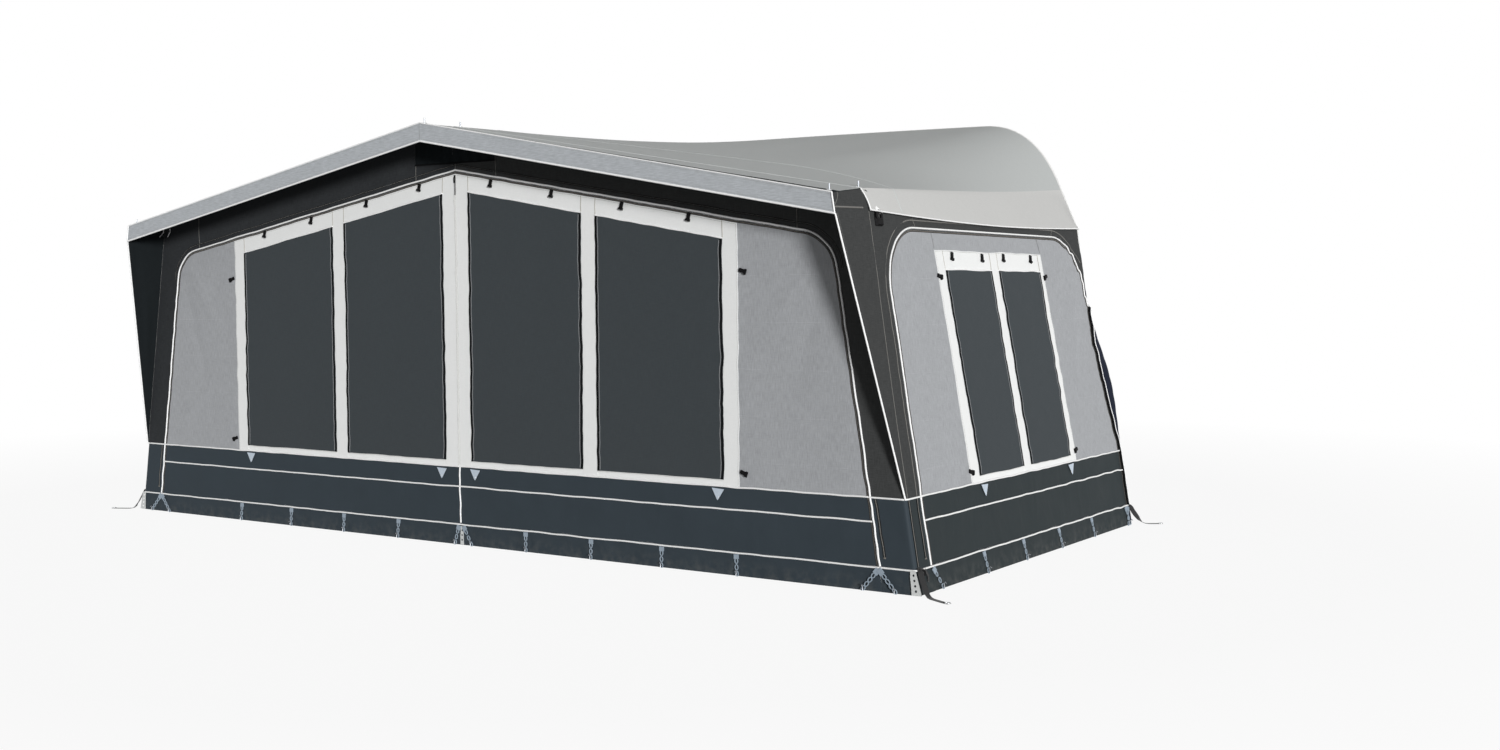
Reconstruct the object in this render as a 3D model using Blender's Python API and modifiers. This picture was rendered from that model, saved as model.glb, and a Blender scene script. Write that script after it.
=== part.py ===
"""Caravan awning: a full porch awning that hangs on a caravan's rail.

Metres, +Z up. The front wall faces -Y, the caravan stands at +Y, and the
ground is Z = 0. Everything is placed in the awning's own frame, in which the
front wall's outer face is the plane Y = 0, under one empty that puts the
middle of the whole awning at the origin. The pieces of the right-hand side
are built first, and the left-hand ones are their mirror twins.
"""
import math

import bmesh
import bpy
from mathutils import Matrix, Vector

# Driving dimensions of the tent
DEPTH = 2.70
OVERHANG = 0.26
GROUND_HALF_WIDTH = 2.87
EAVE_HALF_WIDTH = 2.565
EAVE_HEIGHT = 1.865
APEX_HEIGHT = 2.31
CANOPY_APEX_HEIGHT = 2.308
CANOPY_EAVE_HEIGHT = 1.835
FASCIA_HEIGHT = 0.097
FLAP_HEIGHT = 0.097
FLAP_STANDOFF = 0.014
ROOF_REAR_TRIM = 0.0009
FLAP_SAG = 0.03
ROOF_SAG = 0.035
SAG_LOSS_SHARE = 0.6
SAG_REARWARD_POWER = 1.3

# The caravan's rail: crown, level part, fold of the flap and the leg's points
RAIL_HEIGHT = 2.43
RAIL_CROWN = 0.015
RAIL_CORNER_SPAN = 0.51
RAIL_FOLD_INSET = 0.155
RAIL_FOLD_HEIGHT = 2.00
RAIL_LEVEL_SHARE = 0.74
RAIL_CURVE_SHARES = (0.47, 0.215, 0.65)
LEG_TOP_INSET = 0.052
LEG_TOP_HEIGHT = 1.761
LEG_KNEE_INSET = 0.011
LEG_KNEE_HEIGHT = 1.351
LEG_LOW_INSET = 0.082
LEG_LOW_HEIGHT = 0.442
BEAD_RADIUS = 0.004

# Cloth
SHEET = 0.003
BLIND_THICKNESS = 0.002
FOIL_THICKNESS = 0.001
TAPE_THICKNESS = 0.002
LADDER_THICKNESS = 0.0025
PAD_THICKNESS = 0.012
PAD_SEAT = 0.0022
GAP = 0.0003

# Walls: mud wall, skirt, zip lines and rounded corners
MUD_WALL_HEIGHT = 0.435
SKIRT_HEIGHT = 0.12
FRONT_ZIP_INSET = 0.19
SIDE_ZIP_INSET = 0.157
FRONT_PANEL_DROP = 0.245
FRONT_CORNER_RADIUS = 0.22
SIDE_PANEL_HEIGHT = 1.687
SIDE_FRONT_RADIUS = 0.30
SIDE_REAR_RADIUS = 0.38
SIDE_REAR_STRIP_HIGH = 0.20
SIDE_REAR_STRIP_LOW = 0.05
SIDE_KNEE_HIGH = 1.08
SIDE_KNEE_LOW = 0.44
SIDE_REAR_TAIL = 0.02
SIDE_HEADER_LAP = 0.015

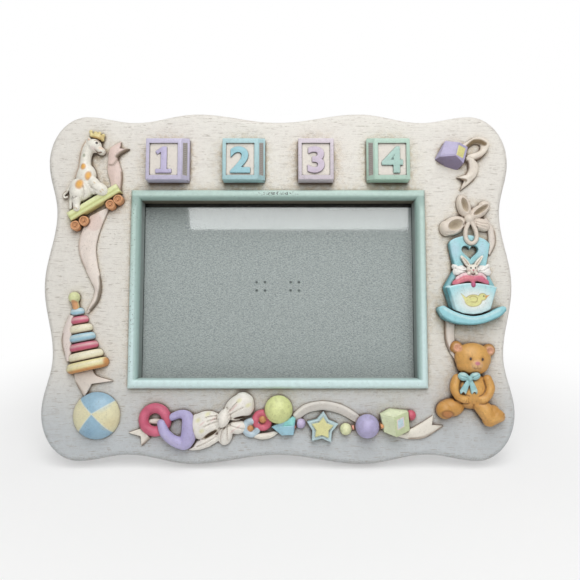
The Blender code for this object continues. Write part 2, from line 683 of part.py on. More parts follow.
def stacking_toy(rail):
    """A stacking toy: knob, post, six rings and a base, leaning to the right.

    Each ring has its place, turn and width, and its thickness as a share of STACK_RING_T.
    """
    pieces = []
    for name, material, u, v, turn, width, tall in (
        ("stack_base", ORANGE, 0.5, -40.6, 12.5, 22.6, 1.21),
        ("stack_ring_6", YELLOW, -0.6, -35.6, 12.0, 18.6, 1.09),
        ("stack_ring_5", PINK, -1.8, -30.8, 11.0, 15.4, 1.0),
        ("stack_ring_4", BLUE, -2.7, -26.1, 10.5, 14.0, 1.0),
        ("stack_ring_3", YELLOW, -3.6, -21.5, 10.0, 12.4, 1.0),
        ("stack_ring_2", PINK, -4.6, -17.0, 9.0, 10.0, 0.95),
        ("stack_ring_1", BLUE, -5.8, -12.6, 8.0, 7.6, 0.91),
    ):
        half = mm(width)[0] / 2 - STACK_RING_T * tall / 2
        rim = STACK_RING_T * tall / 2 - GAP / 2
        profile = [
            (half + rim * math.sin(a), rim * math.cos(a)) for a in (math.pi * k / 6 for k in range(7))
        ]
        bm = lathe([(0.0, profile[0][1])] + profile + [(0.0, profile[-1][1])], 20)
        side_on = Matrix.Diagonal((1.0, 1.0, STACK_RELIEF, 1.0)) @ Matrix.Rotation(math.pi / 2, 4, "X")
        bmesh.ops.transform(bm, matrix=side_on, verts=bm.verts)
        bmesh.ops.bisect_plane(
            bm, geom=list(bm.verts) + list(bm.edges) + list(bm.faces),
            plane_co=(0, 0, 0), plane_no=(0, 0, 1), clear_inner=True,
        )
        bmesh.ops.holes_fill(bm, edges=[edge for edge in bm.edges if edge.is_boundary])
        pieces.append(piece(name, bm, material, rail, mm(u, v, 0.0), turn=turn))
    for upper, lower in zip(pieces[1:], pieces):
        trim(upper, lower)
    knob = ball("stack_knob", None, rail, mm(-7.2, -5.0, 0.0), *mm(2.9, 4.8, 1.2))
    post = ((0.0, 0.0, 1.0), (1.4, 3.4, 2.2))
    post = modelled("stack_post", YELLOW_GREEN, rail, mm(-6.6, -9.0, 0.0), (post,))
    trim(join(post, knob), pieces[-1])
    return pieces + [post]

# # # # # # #

Description of the task:
Provide an exact reproduction of all the entries shown above.

The solution:
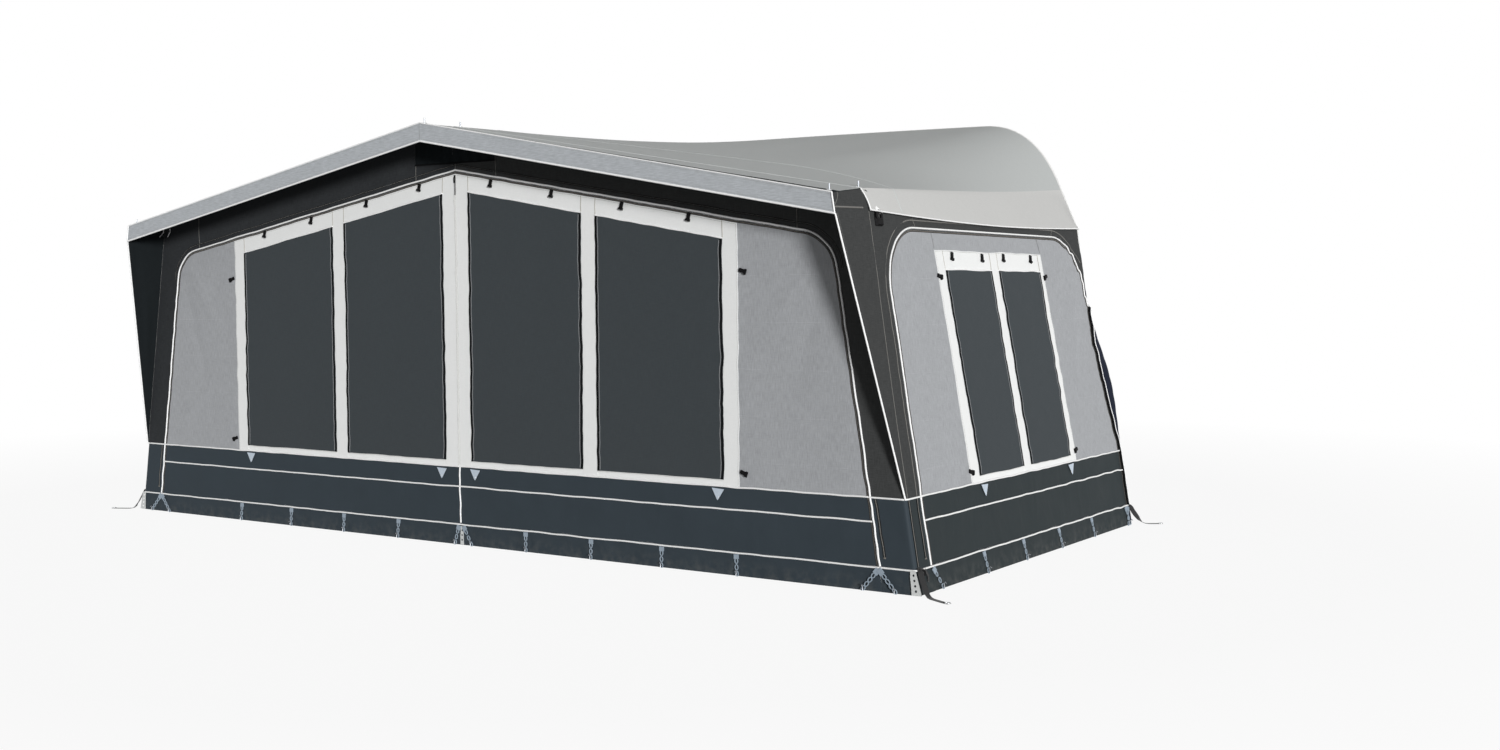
Reconstruct the object in this render as a 3D model using Blender's Python API and modifiers. This picture was rendered from that model, saved as model.glb, and a Blender scene script. Write that script after it.
=== part.py ===
"""Caravan awning: a full porch awning that hangs on a caravan's rail.

Metres, +Z up. The front wall faces -Y, the caravan stands at +Y, and the
ground is Z = 0. Everything is placed in the awning's own frame, in which the
front wall's outer face is the plane Y = 0, under one empty that puts the
middle of the whole awning at the origin. The pieces of the right-hand side
are built first, and the left-hand ones are their mirror twins.
"""
import math

import bmesh
import bpy
from mathutils import Matrix, Vector

# Driving dimensions of the tent
DEPTH = 2.70
OVERHANG = 0.26
GROUND_HALF_WIDTH = 2.87
EAVE_HALF_WIDTH = 2.565
EAVE_HEIGHT = 1.865
APEX_HEIGHT = 2.31
CANOPY_APEX_HEIGHT = 2.308
CANOPY_EAVE_HEIGHT = 1.835
FASCIA_HEIGHT = 0.097
FLAP_HEIGHT = 0.097
FLAP_STANDOFF = 0.014
ROOF_REAR_TRIM = 0.0009
FLAP_SAG = 0.03
ROOF_SAG = 0.035
SAG_LOSS_SHARE = 0.6
SAG_REARWARD_POWER = 1.3

# The caravan's rail: crown, level part, fold of the flap and the leg's points
RAIL_HEIGHT = 2.43
RAIL_CROWN = 0.015
RAIL_CORNER_SPAN = 0.51
RAIL_FOLD_INSET = 0.155
RAIL_FOLD_HEIGHT = 2.00
RAIL_LEVEL_SHARE = 0.74
RAIL_CURVE_SHARES = (0.47, 0.215, 0.65)
LEG_TOP_INSET = 0.052
LEG_TOP_HEIGHT = 1.761
LEG_KNEE_INSET = 0.011
LEG_KNEE_HEIGHT = 1.351
LEG_LOW_INSET = 0.082
LEG_LOW_HEIGHT = 0.442
BEAD_RADIUS = 0.004

# Cloth
SHEET = 0.003
BLIND_THICKNESS = 0.002
FOIL_THICKNESS = 0.001
TAPE_THICKNESS = 0.002
LADDER_THICKNESS = 0.0025
PAD_THICKNESS = 0.012
PAD_SEAT = 0.0022
GAP = 0.0003

# Walls: mud wall, skirt, zip lines and rounded corners
MUD_WALL_HEIGHT = 0.435
SKIRT_HEIGHT = 0.12
FRONT_ZIP_INSET = 0.19
SIDE_ZIP_INSET = 0.157
FRONT_PANEL_DROP = 0.245
FRONT_CORNER_RADIUS = 0.22
SIDE_PANEL_HEIGHT = 1.687
SIDE_FRONT_RADIUS = 0.30
SIDE_REAR_RADIUS = 0.38
SIDE_REAR_STRIP_HIGH = 0.20
SIDE_REAR_STRIP_LOW = 0.05
SIDE_KNEE_HIGH = 1.08
SIDE_KNEE_LOW = 0.44
SIDE_REAR_TAIL = 0.02
SIDE_HEADER_LAP = 0.015

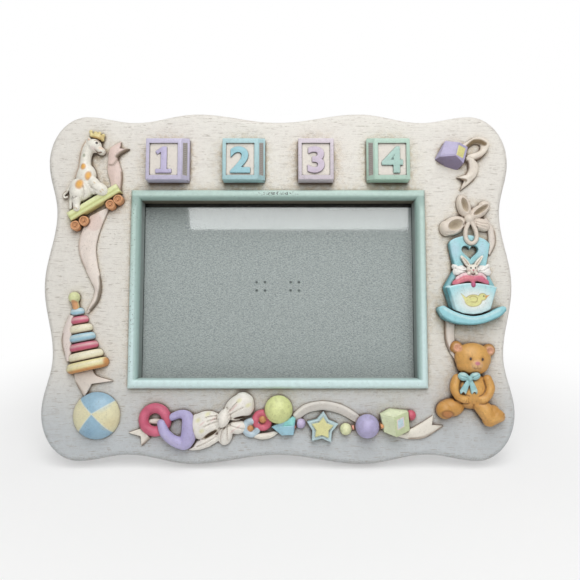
The Blender code for this object continues. Write part 2, from line 683 of part.py on. More parts follow.
def stacking_toy(rail):
    """A stacking toy: knob, post, six rings and a base, leaning to the right.

    Each ring has its place, turn and width, and its thickness as a share of STACK_RING_T.
    """
    pieces = []
    for name, material, u, v, turn, width, tall in (
        ("stack_base", ORANGE, 0.5, -40.6, 12.5, 22.6, 1.21),
        ("stack_ring_6", YELLOW, -0.6, -35.6, 12.0, 18.6, 1.09),
        ("stack_ring_5", PINK, -1.8, -30.8, 11.0, 15.4, 1.0),
        ("stack_ring_4", BLUE, -2.7, -26.1, 10.5, 14.0, 1.0),
        ("stack_ring_3", YELLOW, -3.6, -21.5, 10.0, 12.4, 1.0),
        ("stack_ring_2", PINK, -4.6, -17.0, 9.0, 10.0, 0.95),
        ("stack_ring_1", BLUE, -5.8, -12.6, 8.0, 7.6, 0.91),
    ):
        half = mm(width)[0] / 2 - STACK_RING_T * tall / 2
        rim = STACK_RING_T * tall / 2 - GAP / 2
        profile = [
            (half + rim * math.sin(a), rim * math.cos(a)) for a in (math.pi * k / 6 for k in range(7))
        ]
        bm = lathe([(0.0, profile[0][1])] + profile + [(0.0, profile[-1][1])], 20)
        side_on = Matrix.Diagonal((1.0, 1.0, STACK_RELIEF, 1.0)) @ Matrix.Rotation(math.pi / 2, 4, "X")
        bmesh.ops.transform(bm, matrix=side_on, verts=bm.verts)
        bmesh.ops.bisect_plane(
            bm, geom=list(bm.verts) + list(bm.edges) + list(bm.faces),
            plane_co=(0, 0, 0), plane_no=(0, 0, 1), clear_inner=True,
        )
        bmesh.ops.holes_fill(bm, edges=[edge for edge in bm.edges if edge.is_boundary])
        pieces.append(piece(name, bm, material, rail, mm(u, v, 0.0), turn=turn))
    for upper, lower in zip(pieces[1:], pieces):
        trim(upper, lower)
    knob = ball("stack_knob", None, rail, mm(-7.2, -5.0, 0.0), *mm(2.9, 4.8, 1.2))
    post = ((0.0, 0.0, 1.0), (1.4, 3.4, 2.2))
    post = modelled("stack_post", YELLOW_GREEN, rail, mm(-6.6, -9.0, 0.0), (post,))
    trim(join(post, knob), pieces[-1])
    return pieces + [post]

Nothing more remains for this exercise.